Did you guys just not get picked for your kickball team in school?
There's a good percentage of people that are pretty good athletes, but yes, I think most of the people who play didn't get picked for teams when they were in school.
Hmmm, so there aren't a bunch of stellar athletes. How would you describe the ideal NAKID player?
Because I'm a guy, it would start with being female (laughs). Seriously, the ideal would be somebody who's just looking to meet a lot of people, who isn't shy about introducing themselves to people and who would want to do a lot of social events. . . . Oh, they would have to be willing to look like an ass while playing and a person who doesn't take life too seriously. A lot of people think that people who play kickball want to be kids again, and I don't think that's it. I think it's just people who want to have fun as an adult, who have a tough job and want to meet other people.
What kind of players don't you want for your league?
I wouldn't say there's anyone we don't want.

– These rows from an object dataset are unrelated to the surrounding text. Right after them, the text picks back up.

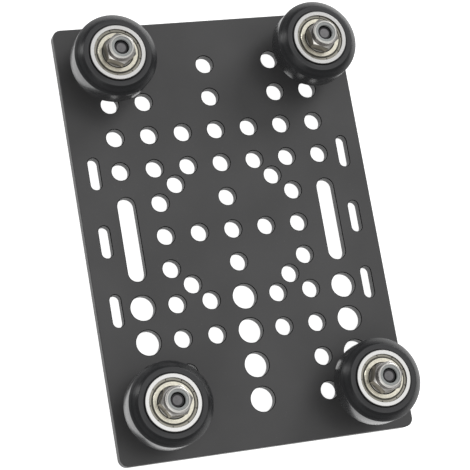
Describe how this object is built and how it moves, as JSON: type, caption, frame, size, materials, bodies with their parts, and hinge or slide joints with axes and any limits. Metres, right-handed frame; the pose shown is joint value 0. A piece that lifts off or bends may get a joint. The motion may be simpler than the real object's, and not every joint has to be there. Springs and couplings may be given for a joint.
{
  "type": "gantry plate",
  "caption": "Drilled flat plate with bevelled wheels on ball bearings, fixed on one end and eccentric on the other, that rolls along a V-groove rail.",
  "frame": {"origin": "under the plate's centre, in the plane that the four screw heads rest on", "axes": "+X across the rail, +Y along the travel towards the wheels on fixed spacers, +Z from the plate towards the wheels"},
  "size_m": [0.088, 0.127, 0.0271],
  "materials": {
    "black_anodised": "matt black anodised",
    "wheel_black": "turned black acetal, satin",
    "ring_steel": "ground bearing steel",
    "shield_steel": "pressed steel, pale and satin",
    "ball_steel": "polished",
    "cage_steel": "pressed steel",
    "nut_steel": "zinc plated, bright",
    "nut_nylon": "blue-grey nylon",
    "screw_steel": "plain steel, darkened",
    "spacer_aluminium": "turned, bare",
    "spacer_steel": "turned stainless"
  },
  "bodies": {
    "carriage": {"plate": "black_anodised", "top_left_spacer": "spacer_aluminium", "top_left_screw": "screw_steel", "top_left_shim": "ring_steel", "top_left_lock_nut": "nut_steel", "top_left_nut_insert": "nut_nylon", "top_left_lower_inner_ring": "ring_steel", "top_left_upper_inner_ring": "ring_steel", "top_right_spacer": "spacer_aluminium", "top_right_screw": "screw_steel", "top_right_shim": "ring_steel", "top_right_lock_nut": "nut_steel", "top_right_nut_insert": "nut_nylon", "top_right_lower_inner_ring": "ring_steel", "top_right_upper_inner_ring": "ring_steel"},
    "top_left_wheel_set": {"top_left_wheel": "wheel_black", "top_left_lower_outer_ring": "ring_steel", "top_left_upper_outer_ring": "ring_steel", "top_left_lower_shields": "shield_steel", "top_left_upper_shields": "shield_steel"},
    "top_left_ball_set": {"top_left_balls": "ball_steel", "top_left_ball_cages": "cage_steel"},
    "top_right_wheel_set": {"top_right_wheel": "wheel_black", "top_right_lower_outer_ring": "ring_steel", "top_right_upper_outer_ring": "ring_steel", "top_right_lower_shields": "shield_steel", "top_right_upper_shields": "shield_steel"},
    "top_right_ball_set": {"top_right_balls": "ball_steel", "top_right_ball_cages": "cage_steel"},
    "bottom_left_eccentric_set": {"bottom_left_eccentric_spacer": "spacer_steel", "bottom_left_screw": "screw_steel", "bottom_left_shim": "ring_steel", "bottom_left_lock_nut": "nut_steel", "bottom_left_nut_insert": "nut_nylon", "bottom_left_lower_inner_ring": "ring_steel", "bottom_left_upper_inner_ring": "ring_steel"},
    "bottom_left_wheel_set": {"bottom_left_wheel": "wheel_black", "bottom_left_lower_outer_ring": "ring_steel", "bottom_left_upper_outer_ring": "ring_steel", "bottom_left_lower_shields": "shield_steel", "bottom_left_upper_shields": "shield_steel"},
    "bottom_left_ball_set": {"bottom_left_balls": "ball_steel", "bottom_left_ball_cages": "cage_steel"},
    "bottom_right_eccentric_set": {"bottom_right_eccentric_spacer": "spacer_steel", "bottom_right_screw": "screw_steel", "bottom_right_shim": "ring_steel", "bottom_right_lock_nut": "nut_steel", "bottom_right_nut_insert": "nut_nylon", "bottom_right_lower_inner_ring": "ring_steel", "bottom_right_upper_inner_ring": "ring_steel"},
    "bottom_right_wheel_set": {"bottom_right_wheel": "wheel_black", "bottom_right_lower_outer_ring": "ring_steel", "bottom_right_upper_outer_ring": "ring_steel", "bottom_right_lower_shields": "shield_steel", "bottom_right_upper_shields": "shield_steel"},
    "bottom_right_ball_set": {"bottom_right_balls": "ball_steel", "bottom_right_ball_cages": "cage_steel"}
  },
  "joints": [
    {"name": "top_left_wheel_spin", "type": "hinge", "parent": "carriage", "child": "top_left_wheel_set", "pos_m": [-0.03045, 0.05, 0.01685], "axis": [0, 0, 1], "continuous": true},
    {"name": "top_left_ball_roll", "type": "hinge", "parent": "carriage", "child": "top_left_ball_set", "pos_m": [-0.03045, 0.05, 0.01685], "axis": [0, 0, 1], "continuous": true},
    {"name": "top_right_wheel_spin", "type": "hinge", "parent": "carriage", "child": "top_right_wheel_set", "pos_m": [0.03045, 0.05, 0.01685], "axis": [0, 0, 1], "continuous": true},
    {"name": "top_right_ball_roll", "type": "hinge", "parent": "carriage", "child": "top_right_ball_set", "pos_m": [0.03045, 0.05, 0.01685], "axis": [0, 0, 1], "continuous": true},
    {"name": "bottom_left_eccentric_turn", "type": "hinge", "parent": "carriage", "child": "bottom_left_eccentric_set", "pos_m": [-0.03045, -0.05, 0.0035], "axis": [0, 0, 1], "continuous": true},
    {"name": "bottom_left_wheel_spin", "type": "hinge", "parent": "bottom_left_eccentric_set", "child": "bottom_left_wheel_set", "pos_m": [-0.03115, -0.04964, 0.01685], "axis": [0, 0, 1], "continuous": true},
    {"name": "bottom_left_ball_roll", "type": "hinge", "parent": "bottom_left_eccentric_set", "child": "bottom_left_ball_set", "pos_m": [-0.03115, -0.04964, 0.01685], "axis": [0, 0, 1], "continuous": true},
    {"name": "bottom_right_eccentric_turn", "type": "hinge", "parent": "carriage", "child": "bottom_right_eccentric_set", "pos_m": [0.03045, -0.05, 0.0035], "axis": [0, 0, 1], "continuous": true},
    {"name": "bottom_right_wheel_spin", "type": "hinge", "parent": "bottom_right_eccentric_set", "child": "bottom_right_wheel_set", "pos_m": [0.03034, -0.05078, 0.01685], "axis": [0, 0, 1], "continuous": true},
    {"name": "bottom_right_ball_roll", "type": "hinge", "parent": "bottom_right_eccentric_set", "child": "bottom_right_ball_set", "pos_m": [0.03034, -0.05078, 0.01685], "axis": [0, 0, 1], "continuous": true}
  ],
  "couplings": [
    {"joint": "top_left_ball_roll", "follows": "top_left_wheel_spin", "ratio": 0.63095},
    {"joint": "top_right_ball_roll", "follows": "top_right_wheel_spin", "ratio": 0.63095},
    {"joint": "bottom_left_ball_roll", "follows": "bottom_left_wheel_spin", "ratio": 0.63095},
    {"joint": "bottom_right_ball_roll", "follows": "bottom_right_wheel_spin", "ratio": 0.63095}
  ]
}
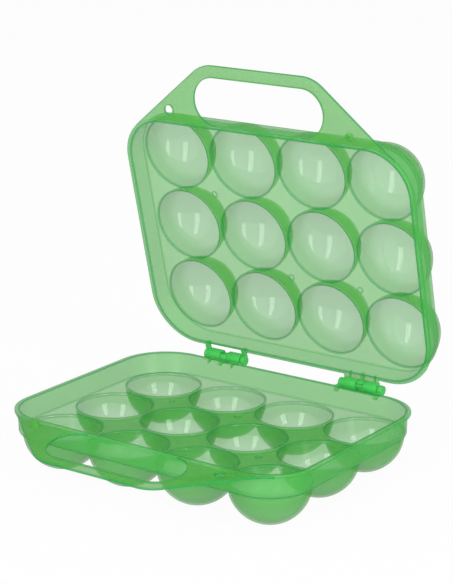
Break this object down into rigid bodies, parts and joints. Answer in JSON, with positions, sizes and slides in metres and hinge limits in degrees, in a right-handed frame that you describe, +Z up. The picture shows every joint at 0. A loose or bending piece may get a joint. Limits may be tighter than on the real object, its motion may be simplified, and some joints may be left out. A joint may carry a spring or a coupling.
{
  "type": "egg carrier box",
  "caption": "Translucent green plastic egg carrier box standing open, two alike cupped halves on a snap hinge, each with a carrying handle and a snap stud",
  "frame": {"origin": "centre of the open box's footprint, at the level of the lower cups' feet", "axes": "+X along the hinge axis, to the right as seen from the handle side; -Y towards the lower handle; +Z up"},
  "size_m": [0.208, 0.2306, 0.235],
  "materials": {
    "tray_polypropylene": "satin, translucent",
    "cup_polypropylene": "gloss, translucent",
    "handle_polypropylene": "satin, translucent",
    "hinge_polypropylene": "satin, translucent"
  },
  "bodies": {
    "base": {"base_tray": "tray_polypropylene", "base_handle": "handle_polypropylene", "base_hinge_bar": "hinge_polypropylene", "base_hinge_hook": "hinge_polypropylene", "base_cup_row_1_column_1": "cup_polypropylene", "base_cup_row_1_column_2": "cup_polypropylene", "base_cup_row_1_column_3": "cup_polypropylene", "base_cup_row_1_column_4": "cup_polypropylene", "base_cup_row_2_column_1": "cup_polypropylene", "base_cup_row_2_column_2": "cup_polypropylene", "base_cup_row_2_column_3": "cup_polypropylene", "base_cup_row_2_column_4": "cup_polypropylene", "base_cup_row_3_column_1": "cup_polypropylene", "base_cup_row_3_column_2": "cup_polypropylene", "base_cup_row_3_column_3": "cup_polypropylene", "base_cup_row_3_column_4": "cup_polypropylene"},
    "lid": {"lid_tray": "tray_polypropylene", "lid_handle": "handle_polypropylene", "lid_hinge_bar": "hinge_polypropylene", "lid_hinge_hook": "hinge_polypropylene", "lid_cup_row_1_column_1": "cup_polypropylene", "lid_cup_row_1_column_2": "cup_polypropylene", "lid_cup_row_1_column_3": "cup_polypropylene", "lid_cup_row_1_column_4": "cup_polypropylene", "lid_cup_row_2_column_1": "cup_polypropylene", "lid_cup_row_2_column_2": "cup_polypropylene", "lid_cup_row_2_column_3": "cup_polypropylene", "lid_cup_row_2_column_4": "cup_polypropylene", "lid_cup_row_3_column_1": "cup_polypropylene", "lid_cup_row_3_column_2": "cup_polypropylene", "lid_cup_row_3_column_3": "cup_polypropylene", "lid_cup_row_3_column_4": "cup_polypropylene"}
  },
  "joints": [
    {"name": "lid_hinge", "type": "hinge", "parent": "base", "child": "lid", "pos_m": [0, 0.08584, 0.03803], "axis": [1, 0, 0], "range_deg": [-104, 76]}
  ]
}
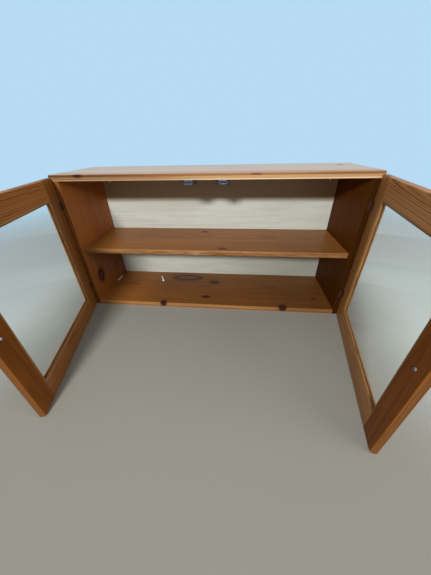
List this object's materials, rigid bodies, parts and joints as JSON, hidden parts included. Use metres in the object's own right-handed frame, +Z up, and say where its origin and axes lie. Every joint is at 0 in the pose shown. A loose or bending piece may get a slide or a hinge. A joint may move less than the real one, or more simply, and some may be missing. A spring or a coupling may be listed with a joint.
{
  "type": "glazed wall cabinet",
  "caption": "Low, wide stained-pine wall cabinet with glazed doors on butt hinges, a loose shelf, magnetic catches and keyhole hangers",
  "frame": {"origin": "middle of the base's footprint: mid-width, mid-depth, on the floor", "axes": "+X to the right as seen from in front, the doors face -Y, the back faces +Y, +Z up"},
  "size_m": [0.8089, 0.6031, 0.4],
  "materials": {
    "stained_pine": "satin varnish",
    "plywood": "raw",
    "dowel_wood": "raw",
    "window_glass": "clear, polished",
    "dark_hinge_metal": "dark bronzed",
    "bright_steel": "zinc plated",
    "black_plastic": "moulded",
    "magnet": "ground ferrite"
  },
  "bodies": {
    "carcass": {"top_board": "stained_pine", "bottom_board": "stained_pine", "left_side": "stained_pine", "right_side": "stained_pine", "back_panel": "plywood", "carcass_dowels": "dowel_wood", "left_carcass_leaves": "dark_hinge_metal", "right_carcass_leaves": "dark_hinge_metal", "left_hinge_pins": "dark_hinge_metal", "right_hinge_pins": "dark_hinge_metal", "carcass_leaf_screws": "dark_hinge_metal", "back_nails": "bright_steel", "spare_screws": "bright_steel", "catch_screws": "bright_steel", "hanger_bolts": "bright_steel", "hanger_screws": "bright_steel", "hanger_nuts": "bright_steel", "shelf_pins": "bright_steel", "left_hanger": "bright_steel", "right_hanger": "bright_steel", "left_catch_poles": "bright_steel", "right_catch_poles": "bright_steel", "left_catch_housing": "black_plastic", "right_catch_housing": "black_plastic", "left_catch_magnet": "magnet", "right_catch_magnet": "magnet"},
    "shelf": {"shelf": "stained_pine"},
    "left_door": {"left_hinge_stile": "stained_pine", "left_meeting_stile": "stained_pine", "left_top_rail": "stained_pine", "left_bottom_rail": "stained_pine", "left_glass": "window_glass", "left_beads": "stained_pine", "left_door_dowels": "dowel_wood", "left_knob": "stained_pine", "left_knob_screw": "bright_steel", "left_strike_plate": "bright_steel", "left_strike_screw": "bright_steel", "left_door_leaves": "dark_hinge_metal", "left_door_leaf_screws": "dark_hinge_metal"},
    "right_door": {"right_hinge_stile": "stained_pine", "right_meeting_stile": "stained_pine", "right_top_rail": "stained_pine", "right_bottom_rail": "stained_pine", "right_glass": "window_glass", "right_beads": "stained_pine", "right_door_dowels": "dowel_wood", "right_knob": "stained_pine", "right_knob_screw": "bright_steel", "right_strike_plate": "bright_steel", "right_strike_screw": "bright_steel", "right_door_leaves": "dark_hinge_metal", "right_door_leaf_screws": "dark_hinge_metal"}
  },
  "joints": [
    {"name": "left_door_hinge", "type": "hinge", "parent": "carcass", "child": "left_door", "pos_m": [-0.393, -0.1055, 0], "axis": [0, 0, -1], "range_deg": [-74.7, 20.3]},
    {"name": "right_door_hinge", "type": "hinge", "parent": "carcass", "child": "right_door", "pos_m": [0.393, -0.1055, 0], "axis": [0, 0, 1], "range_deg": [-79.6, 15.4]},
    {"name": "shelf_lift", "type": "slide", "parent": "carcass", "child": "shelf", "axis": [0, 0, 1], "range_m": [0, 0.152]}
  ]
}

I would say people who would be uncomfortable with us would be people who are ultra-competitive in kickball. This is a sport you play for an hour and drink for three.
Time for a really serious question: Who's your favorite kickball player of all time?
(Laughs.) It was this girl named Brooke when I was in fourth grade. She had pigtails. I have a thing for pigtails.
Are you going to test for steroids?
(Laughs) Funny that you ask that. If we were gonna test for anything, it would be for flip cup and not for kickball. That's actually the real game, where the pride is. That trophy's bigger.
Did you ever think that playing kickball would lead to a lawsuit?
No. It's hard to meet people in this area and most people just want to have a way to meet people. I don't think most people here think about the business side of kickball.
What do you think about the different leagues settling these disputes with one mega kickball tournament?
I think that would be great! (Laughs.) We consider ourselves Switzerland, so if these guys want to fight it out, they can come to our neutral ground and we'd be happy to host it.